**EXERCISE OBJECTIVE:** Locate the line that contains "cup_body();" and the line that contains "obj.matrix_world = world". Copy both of them exactly, together with every line between them, and no others.

**AVAILABLE RECORDS:**
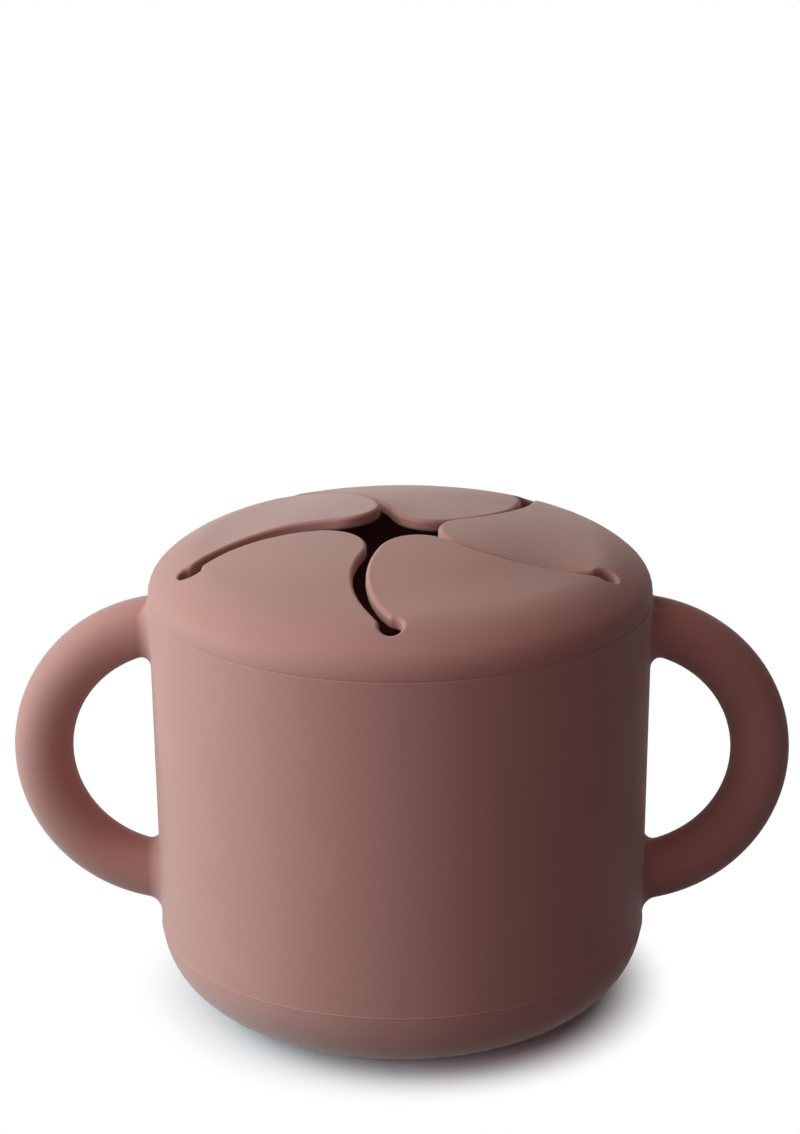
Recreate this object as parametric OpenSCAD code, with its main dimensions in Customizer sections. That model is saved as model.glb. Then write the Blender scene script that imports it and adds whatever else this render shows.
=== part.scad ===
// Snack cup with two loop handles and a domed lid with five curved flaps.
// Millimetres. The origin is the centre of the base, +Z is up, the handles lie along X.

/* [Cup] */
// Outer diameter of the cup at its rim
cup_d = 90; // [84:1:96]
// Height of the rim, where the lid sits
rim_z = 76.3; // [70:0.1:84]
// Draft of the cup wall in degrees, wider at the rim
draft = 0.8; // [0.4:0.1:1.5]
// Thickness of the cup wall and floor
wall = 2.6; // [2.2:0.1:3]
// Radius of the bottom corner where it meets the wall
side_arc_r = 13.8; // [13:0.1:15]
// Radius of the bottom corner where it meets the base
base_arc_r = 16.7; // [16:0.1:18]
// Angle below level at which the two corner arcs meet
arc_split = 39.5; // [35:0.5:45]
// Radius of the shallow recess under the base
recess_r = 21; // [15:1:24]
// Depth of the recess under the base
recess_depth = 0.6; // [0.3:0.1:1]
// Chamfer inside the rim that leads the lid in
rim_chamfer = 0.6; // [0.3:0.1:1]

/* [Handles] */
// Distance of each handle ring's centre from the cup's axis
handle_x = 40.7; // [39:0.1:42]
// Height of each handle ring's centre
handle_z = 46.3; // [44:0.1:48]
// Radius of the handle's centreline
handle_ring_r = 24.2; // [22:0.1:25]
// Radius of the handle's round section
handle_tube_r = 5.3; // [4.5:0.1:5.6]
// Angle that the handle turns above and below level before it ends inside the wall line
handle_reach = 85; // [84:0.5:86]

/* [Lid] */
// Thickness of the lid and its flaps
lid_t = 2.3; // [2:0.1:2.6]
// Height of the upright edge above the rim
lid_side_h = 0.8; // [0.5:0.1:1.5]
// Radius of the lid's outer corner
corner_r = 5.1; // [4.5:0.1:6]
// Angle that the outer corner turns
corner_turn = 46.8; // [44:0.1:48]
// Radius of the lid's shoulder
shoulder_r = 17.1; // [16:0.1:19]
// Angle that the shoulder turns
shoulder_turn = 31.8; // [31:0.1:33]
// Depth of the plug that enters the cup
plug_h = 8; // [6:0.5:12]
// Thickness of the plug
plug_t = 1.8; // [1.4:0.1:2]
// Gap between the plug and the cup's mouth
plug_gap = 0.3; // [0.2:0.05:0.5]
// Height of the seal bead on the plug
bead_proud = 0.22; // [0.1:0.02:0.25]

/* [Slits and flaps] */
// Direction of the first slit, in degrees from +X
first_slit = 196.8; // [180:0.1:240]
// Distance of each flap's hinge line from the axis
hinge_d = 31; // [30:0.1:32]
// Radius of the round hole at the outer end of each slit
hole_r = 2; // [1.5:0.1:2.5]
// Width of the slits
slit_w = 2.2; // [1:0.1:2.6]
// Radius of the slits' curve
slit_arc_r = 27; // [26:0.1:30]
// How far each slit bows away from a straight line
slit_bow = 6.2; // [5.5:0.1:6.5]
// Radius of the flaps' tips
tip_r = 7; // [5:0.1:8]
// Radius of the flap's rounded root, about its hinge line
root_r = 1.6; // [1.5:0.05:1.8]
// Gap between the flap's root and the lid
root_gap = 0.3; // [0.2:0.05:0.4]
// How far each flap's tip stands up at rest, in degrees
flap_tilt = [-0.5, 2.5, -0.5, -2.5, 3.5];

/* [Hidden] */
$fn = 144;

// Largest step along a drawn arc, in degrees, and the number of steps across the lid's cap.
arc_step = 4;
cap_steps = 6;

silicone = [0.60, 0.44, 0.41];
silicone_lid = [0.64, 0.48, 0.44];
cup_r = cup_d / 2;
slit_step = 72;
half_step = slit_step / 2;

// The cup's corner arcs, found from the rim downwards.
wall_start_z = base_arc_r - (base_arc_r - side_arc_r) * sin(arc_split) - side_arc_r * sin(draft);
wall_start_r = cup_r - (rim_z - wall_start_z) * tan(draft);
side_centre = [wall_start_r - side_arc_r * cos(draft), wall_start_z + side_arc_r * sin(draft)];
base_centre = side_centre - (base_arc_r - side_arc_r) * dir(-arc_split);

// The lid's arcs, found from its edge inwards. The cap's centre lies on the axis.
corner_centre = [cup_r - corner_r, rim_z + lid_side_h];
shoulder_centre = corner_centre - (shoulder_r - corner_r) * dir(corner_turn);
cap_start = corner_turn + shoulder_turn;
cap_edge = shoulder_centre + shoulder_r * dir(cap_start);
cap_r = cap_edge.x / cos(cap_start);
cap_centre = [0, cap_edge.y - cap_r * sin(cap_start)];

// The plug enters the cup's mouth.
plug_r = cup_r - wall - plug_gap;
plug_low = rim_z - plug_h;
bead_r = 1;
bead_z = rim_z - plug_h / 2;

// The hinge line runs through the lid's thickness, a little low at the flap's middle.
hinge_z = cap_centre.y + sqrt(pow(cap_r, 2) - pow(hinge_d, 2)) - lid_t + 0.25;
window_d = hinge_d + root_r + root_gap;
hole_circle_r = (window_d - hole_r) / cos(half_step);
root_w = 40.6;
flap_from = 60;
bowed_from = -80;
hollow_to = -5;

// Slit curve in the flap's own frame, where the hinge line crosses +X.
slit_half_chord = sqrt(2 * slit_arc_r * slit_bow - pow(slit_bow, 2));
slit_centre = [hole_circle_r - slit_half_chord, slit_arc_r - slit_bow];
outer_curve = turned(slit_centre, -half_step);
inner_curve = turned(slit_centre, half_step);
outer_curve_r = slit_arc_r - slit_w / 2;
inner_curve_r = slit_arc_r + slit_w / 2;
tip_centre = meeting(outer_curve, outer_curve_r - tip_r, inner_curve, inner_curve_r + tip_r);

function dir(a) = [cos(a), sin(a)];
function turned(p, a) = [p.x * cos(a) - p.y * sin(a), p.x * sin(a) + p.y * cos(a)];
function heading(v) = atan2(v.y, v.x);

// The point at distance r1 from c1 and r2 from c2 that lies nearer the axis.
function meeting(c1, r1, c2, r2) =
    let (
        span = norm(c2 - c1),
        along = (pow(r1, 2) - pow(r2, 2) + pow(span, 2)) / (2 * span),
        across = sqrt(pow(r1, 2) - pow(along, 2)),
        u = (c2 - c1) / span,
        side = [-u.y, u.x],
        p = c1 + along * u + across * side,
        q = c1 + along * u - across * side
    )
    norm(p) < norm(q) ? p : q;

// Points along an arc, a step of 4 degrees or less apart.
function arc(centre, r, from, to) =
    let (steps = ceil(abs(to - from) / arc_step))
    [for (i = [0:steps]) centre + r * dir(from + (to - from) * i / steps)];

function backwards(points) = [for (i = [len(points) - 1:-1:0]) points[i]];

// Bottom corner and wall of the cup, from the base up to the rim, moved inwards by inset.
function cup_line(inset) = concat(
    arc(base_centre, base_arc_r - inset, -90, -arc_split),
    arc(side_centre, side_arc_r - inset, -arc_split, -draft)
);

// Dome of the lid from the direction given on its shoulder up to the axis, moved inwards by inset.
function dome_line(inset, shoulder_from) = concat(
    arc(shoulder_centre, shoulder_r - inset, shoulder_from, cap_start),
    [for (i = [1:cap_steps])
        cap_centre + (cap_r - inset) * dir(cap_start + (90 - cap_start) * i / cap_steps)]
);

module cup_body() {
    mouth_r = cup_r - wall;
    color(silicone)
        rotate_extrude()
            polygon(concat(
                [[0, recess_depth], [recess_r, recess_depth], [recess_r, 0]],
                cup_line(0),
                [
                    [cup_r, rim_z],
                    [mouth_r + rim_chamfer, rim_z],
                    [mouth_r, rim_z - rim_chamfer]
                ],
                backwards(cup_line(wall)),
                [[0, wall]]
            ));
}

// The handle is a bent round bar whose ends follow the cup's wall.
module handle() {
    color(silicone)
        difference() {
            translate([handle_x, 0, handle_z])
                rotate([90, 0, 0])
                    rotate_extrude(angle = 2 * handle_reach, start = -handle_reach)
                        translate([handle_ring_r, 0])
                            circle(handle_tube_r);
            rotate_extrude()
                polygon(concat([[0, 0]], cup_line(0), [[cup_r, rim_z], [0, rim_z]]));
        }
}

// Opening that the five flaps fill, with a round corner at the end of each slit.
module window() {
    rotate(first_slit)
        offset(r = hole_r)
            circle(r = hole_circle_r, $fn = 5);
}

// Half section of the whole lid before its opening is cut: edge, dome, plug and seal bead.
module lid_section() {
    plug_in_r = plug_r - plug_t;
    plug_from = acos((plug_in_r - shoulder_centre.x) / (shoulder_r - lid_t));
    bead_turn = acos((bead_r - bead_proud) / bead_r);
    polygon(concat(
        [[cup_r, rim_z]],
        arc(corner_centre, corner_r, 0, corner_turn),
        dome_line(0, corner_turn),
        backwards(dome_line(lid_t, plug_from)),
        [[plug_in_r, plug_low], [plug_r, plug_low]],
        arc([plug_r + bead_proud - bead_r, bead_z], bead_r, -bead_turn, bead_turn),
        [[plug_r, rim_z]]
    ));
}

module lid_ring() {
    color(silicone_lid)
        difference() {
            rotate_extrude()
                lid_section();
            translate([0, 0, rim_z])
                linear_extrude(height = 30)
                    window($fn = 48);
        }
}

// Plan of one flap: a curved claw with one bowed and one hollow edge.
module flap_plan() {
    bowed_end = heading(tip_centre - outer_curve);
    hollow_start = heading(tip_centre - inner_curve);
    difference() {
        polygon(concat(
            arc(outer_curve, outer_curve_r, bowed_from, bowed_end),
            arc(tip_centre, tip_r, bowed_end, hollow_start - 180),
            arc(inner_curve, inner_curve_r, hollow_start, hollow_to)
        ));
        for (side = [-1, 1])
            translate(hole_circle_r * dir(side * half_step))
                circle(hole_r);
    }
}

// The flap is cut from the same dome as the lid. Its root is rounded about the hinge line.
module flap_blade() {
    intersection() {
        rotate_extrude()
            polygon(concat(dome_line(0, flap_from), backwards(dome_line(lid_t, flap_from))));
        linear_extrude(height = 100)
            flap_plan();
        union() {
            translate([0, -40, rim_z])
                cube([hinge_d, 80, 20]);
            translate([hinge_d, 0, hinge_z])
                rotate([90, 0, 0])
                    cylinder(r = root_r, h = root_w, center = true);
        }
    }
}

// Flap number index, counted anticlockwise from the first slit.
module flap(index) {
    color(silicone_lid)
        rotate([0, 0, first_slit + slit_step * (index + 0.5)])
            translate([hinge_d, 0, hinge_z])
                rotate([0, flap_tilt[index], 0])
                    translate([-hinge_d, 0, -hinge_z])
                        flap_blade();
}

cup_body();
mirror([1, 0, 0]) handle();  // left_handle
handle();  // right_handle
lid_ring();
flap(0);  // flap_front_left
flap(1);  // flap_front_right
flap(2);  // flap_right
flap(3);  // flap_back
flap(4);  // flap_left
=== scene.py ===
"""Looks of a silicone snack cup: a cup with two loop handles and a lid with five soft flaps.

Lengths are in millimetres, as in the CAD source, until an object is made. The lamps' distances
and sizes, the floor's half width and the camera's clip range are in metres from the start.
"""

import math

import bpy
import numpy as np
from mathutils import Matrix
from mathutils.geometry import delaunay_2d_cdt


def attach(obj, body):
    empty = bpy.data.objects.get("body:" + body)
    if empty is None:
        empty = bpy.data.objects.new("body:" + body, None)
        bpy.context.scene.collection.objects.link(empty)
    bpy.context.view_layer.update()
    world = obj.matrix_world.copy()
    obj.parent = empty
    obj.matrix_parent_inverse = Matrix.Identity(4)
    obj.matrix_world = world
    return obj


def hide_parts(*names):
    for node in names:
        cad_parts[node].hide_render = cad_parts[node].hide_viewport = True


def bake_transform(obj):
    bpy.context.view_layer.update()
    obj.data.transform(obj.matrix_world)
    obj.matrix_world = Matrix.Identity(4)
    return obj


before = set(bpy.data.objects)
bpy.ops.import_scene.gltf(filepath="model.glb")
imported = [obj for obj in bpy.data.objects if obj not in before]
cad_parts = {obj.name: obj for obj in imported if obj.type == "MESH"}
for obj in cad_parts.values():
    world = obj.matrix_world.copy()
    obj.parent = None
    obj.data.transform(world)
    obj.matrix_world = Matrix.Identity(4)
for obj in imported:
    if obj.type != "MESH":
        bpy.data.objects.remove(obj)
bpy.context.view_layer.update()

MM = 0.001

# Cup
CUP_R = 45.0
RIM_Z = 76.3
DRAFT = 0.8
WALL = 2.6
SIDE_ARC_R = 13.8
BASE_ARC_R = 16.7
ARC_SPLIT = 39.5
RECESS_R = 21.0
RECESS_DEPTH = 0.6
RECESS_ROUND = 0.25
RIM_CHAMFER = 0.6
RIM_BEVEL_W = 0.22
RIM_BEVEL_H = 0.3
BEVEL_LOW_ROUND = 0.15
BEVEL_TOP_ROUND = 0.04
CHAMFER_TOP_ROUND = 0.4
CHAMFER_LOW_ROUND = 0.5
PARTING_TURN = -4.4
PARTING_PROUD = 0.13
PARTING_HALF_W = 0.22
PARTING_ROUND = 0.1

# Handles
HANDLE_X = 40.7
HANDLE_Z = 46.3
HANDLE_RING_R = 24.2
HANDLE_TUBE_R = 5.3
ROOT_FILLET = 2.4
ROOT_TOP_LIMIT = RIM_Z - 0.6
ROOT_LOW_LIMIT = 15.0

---

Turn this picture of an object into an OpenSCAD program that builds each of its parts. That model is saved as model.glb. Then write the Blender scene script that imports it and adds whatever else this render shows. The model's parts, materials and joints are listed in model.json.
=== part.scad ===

...

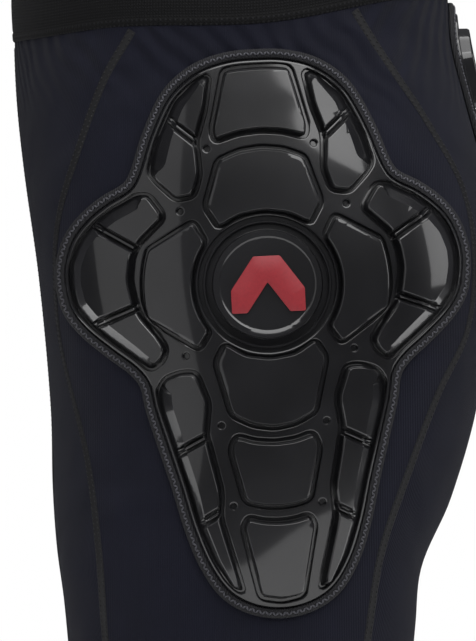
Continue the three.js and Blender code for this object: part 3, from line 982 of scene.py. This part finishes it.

**WRITTEN SOLUTION:**
cup_body();
mirror([1, 0, 0]) handle();  // left_handle
handle();  // right_handle
lid_ring();
flap(0);  // flap_front_left
flap(1);  // flap_front_right
flap(2);  // flap_right
flap(3);  // flap_back
flap(4);  // flap_left
=== scene.py ===
"""Looks of a silicone snack cup: a cup with two loop handles and a lid with five soft flaps.

Lengths are in millimetres, as in the CAD source, until an object is made. The lamps' distances
and sizes, the floor's half width and the camera's clip range are in metres from the start.
"""

import math

import bpy
import numpy as np
from mathutils import Matrix
from mathutils.geometry import delaunay_2d_cdt


def attach(obj, body):
    empty = bpy.data.objects.get("body:" + body)
    if empty is None:
        empty = bpy.data.objects.new("body:" + body, None)
        bpy.context.scene.collection.objects.link(empty)
    bpy.context.view_layer.update()
    world = obj.matrix_world.copy()
    obj.parent = empty
    obj.matrix_parent_inverse = Matrix.Identity(4)
    obj.matrix_world = world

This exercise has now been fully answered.